The lower level of the Louvre's Islamic arts wing was closed on Monday and the museum remained on alert, as did the riverside Musée d'Orsay and the Orangerie in the Tuileries gardens.

River traffic, except for the emergency services, was banned, depriving tourists of rides on the Bâteaux Mouches pleasure boats and the Paris city council sent out a reminder that canoeing and swimming in the Seine was not only banned but also "extremely dangerous".

City of Paris advises caution, despite water levels peaking

Seven central Paris stations on the RER C commuter line have been closed for over a week and will stay closed until 5 February, while traffic was also banned from several riverside roads.

Paris's moving statue

While flood-warning experts measure the Seine's waters at the Austerlitz bridge, Parisians' traditionally judge the danger of flooding by how much the waters conceal of a statue of a Zouave - a member of a north African corps of the French army that fought in the Crimean war - on the Alma bridge on the other side of the city.

The statue is so emblematic that a Twitter account, @zouavealma, has been opened in the Zouave's name.
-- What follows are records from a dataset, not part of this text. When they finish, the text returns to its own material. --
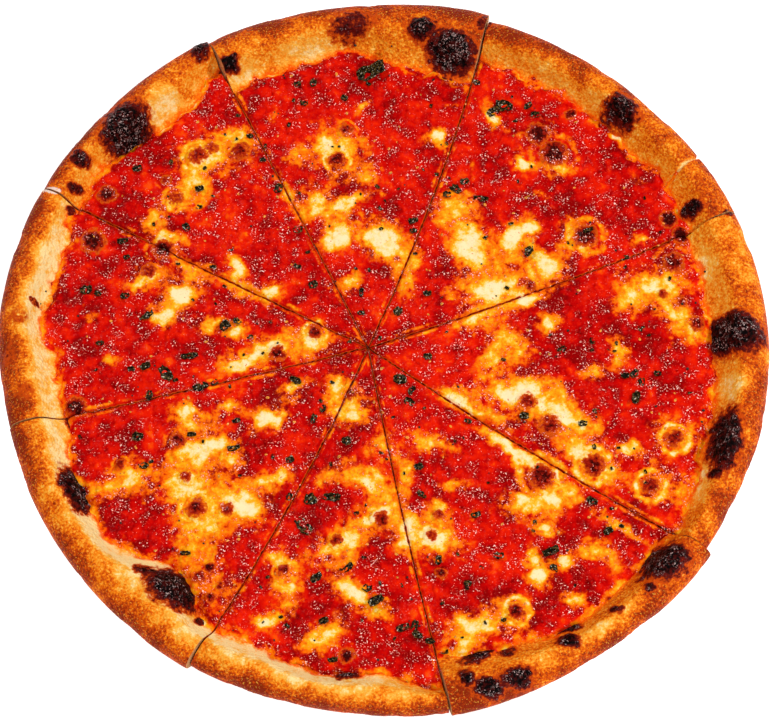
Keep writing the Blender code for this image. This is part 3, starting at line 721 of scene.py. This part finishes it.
def topping_surface(piece, across, radius):
    """x, y, z and layers of the topping, by share across and distance from where the cuts meet."""
    x, y = piece.place(across, radius, TOPPING_GAP)
    from_cut = piece.from_cut(across, radius)
    spill = spill_at(piece, across, radius, x, y)
    toast_and_cut_shade, ring, bubble_relief = bubbles_at(x, y)
    # Along each cut a dark line of painted shade goes into this layer, for the gap between the slices
    toast_and_cut_shade = np.maximum(toast_and_cut_shade, (0.50 + 0.5 * waves(x, y, 1.6, 137)) * ramp(from_cut, 0.5, 0.0))

    # An orange wash also shows round the bubbles, along the cuts and where the sauce thins out.
    pressed = np.exp(-(((from_cut - PRESSED_AT) / PRESSED_WIDTH) ** 2))
    pressed *= 0.6 + 0.9 * rough(x, y, 12.0, 133, 2)
    thinned = ramp(spill, -6.5, 0.0) * (0.75 + 0.7 * waves(x, y, 6.0, 155))
    cheese = cheese_at(x, y)
    for wash in (0.74 * ring, 0.42 * pressed, 0.56 * thinned):
        cheese = np.maximum(cheese, wash)

    bare = 1.0 - ramp(cheese, 0.45, 0.8)
    body = 0.6 * rough(x, y, 13.0, 137, 2)
    wx, wy = x + 0.8 * waves(x, y, 3.6, 141), y + 0.8 * waves(x, y, 3.6, 143)
    heaped = 0.45 + 0.55 * ramp(rough(x, y, 9.0, 147, 2), -0.4, 0.4)
    lump = heaped * (0.62 * domes(wx, wy, LARGE_LUMP, 139) + 0.38 * domes(wx, wy, SMALL_LUMP, 145))
    melt = 0.55 + 0.45 * rough(x, y, 6.0, 151, 2) + 0.15 * lump
    inside = ramp(spill, 1.5, -2.5)
    z = dough_height(piece, across, radius) + mix(SAUCE_DEPTH, SAUCE_EDGE, ramp(spill, -4.5, 2.5))
    z += inside * (body + mix(melt, LUMP_RISE * lump - 0.35, bare) + bubble_relief)
    z -= CUT_DIP * np.exp(-((from_cut / CUT_DIP_WIDTH) ** 2)) * inside
    return x, y, z, {"cheese": cheese, "toast_and_cut_shade": toast_and_cut_shade, "lump": lump}


def topping_shape(piece, across, along):
    return topping_surface(piece, across, mix(TOPPING_TIP, topping_reach(piece, across), along))


def make_topping(piece, finish):
    """A slice's tomato with the mozzarella in it, closed by a flat underside within the dough."""
    columns = round(math.radians(piece.degrees) * TOPPING_GIRTH_RADIUS / TOPPING_STEP)
    rows = round(TOPPING_LENGTH / TOPPING_STEP)
    topping, across, along = grid_piece(
        f"topping_{piece.number}", columns, rows, lambda u, v: topping_shape(piece, u, v)
    )
    select_corners(topping, np.logical_or.reduce([*ends(across), *ends(along)]))
    bpy.ops.mesh.extrude_region_move(TRANSFORM_OT_translate={"value": (0.0, 0.0, -MM)})
    bpy.ops.transform.resize(value=(1.0, 1.0, 0.0), center_override=(0.0, 0.0, TOPPING_FLOOR * MM))
    bpy.ops.mesh.edge_face_add()
    finish_off()
    topping.data.materials.append(finish)
    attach(topping, "root")
    pools = [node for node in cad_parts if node.startswith(f"cheese_{piece.number}")]
    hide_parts(f"sauce_{piece.number}", *pools)


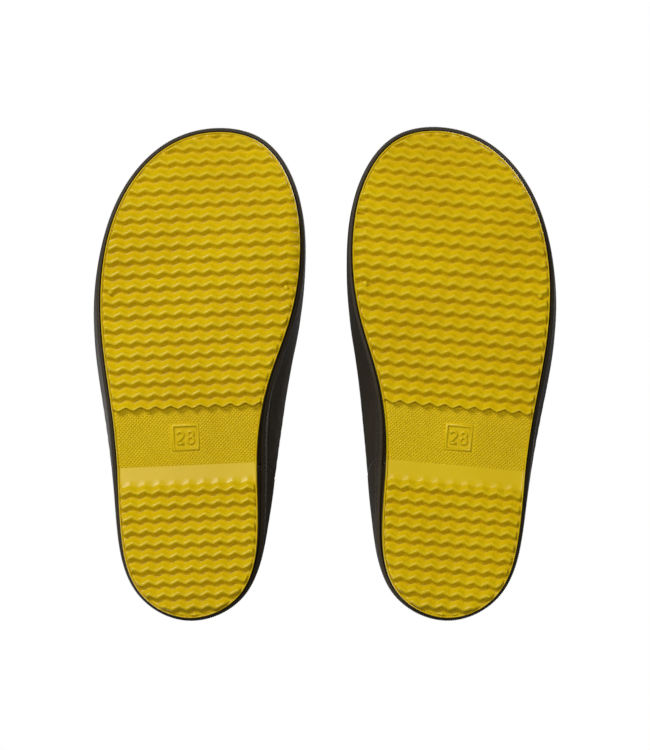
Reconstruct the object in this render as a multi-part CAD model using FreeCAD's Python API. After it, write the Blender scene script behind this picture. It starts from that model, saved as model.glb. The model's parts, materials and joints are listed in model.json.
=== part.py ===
import FreeCAD, Part
import functools
import math
import os

# A pair of child's rubber deck boots. Each boot is modelled as a right boot in its own frame, in
# millimetres: y runs from the heel tip to the toes, x to the outer side, z up from the tread's
# lowest face. The left boot is its mirror image, apart from the moulded size number. The pair
# stands on z = 0, toes towards +Y, with the right boot at +X and the origin under the middle.

V = FreeCAD.Vector
os.makedirs("parts", exist_ok=True)

# ---- Overall sizes
sole_length = 198.0
sole_width = 80.1           # across the ball of the foot
boot_height = 205.0
collar_length = 104.0       # heel to shin across the top edge
collar_width = 59.0
collar_y = 52.0             # middle of the top edge, from the heel tip
heel_spacing = 107.3        # between the two heel tips
right_toe_in = 2.25         # degrees, how far each boot is turned towards -X
left_toe_out = 0.35

# ---- Outsole
heel_height = 14.0
forefoot_thickness = 7.0
toe_spring = 7.0            # rise of the toe tip
spring_start = 145.0
heel_bevel = 1.5
bevel_length = 10.0
breast_y = 56.0             # front of the heel block
waist_start = 62.0
waist_end = 87.5
waist_drop = 1.4            # the waist panel lies this much higher at the heel than at the front
waist_clearance = 3.2       # height of the waist panel above the ground, at the front
ramp_end = 104.0            # where the top of the sole has come down to the forefoot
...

But the bridge was rebuilt in the 1970s and an indepth report by Le Monde newspaper has found that the Zouave is now lower than he was in 1910, when record-high waters flooded much of central Paris and reached the soldier's chin.

Photos posted on Twitter on Saturday showed the river reaching the combatant's crutch.

Two sodden months

The December-January period has been among the three wettest since records began in 1900 and the wettest since 1959.

Residents of Villeneuve-Saint-Georges row around town last week
Residents of Villeneuve-Saint-Georges row around town last week RFI/Stéphane Lagarde

Several areas in the Paris outskirts were seriously fooded with 1,500 people moved out of their homes and a comparable number deprived of electricity.

Residents of the southern suburb of Villeneuve-Saint-Georges and the island of Migneaux, in Poissy west of the captial, could only move around in boats.

Enviroment Minister Nicolas Hulot was to visit Daint-Mammès, near Fontainebleau, on Monday afternoon.

Eleven départements were still on flood warning on Monday, due to water levels in the Marne, Aube and Saône rivers, which in some cases were higher than in 2016.

Clouds covered the sky in Paris and most of France on Monday and there was rain on the Channel coast, with forecasts of showers in the capital later in the week.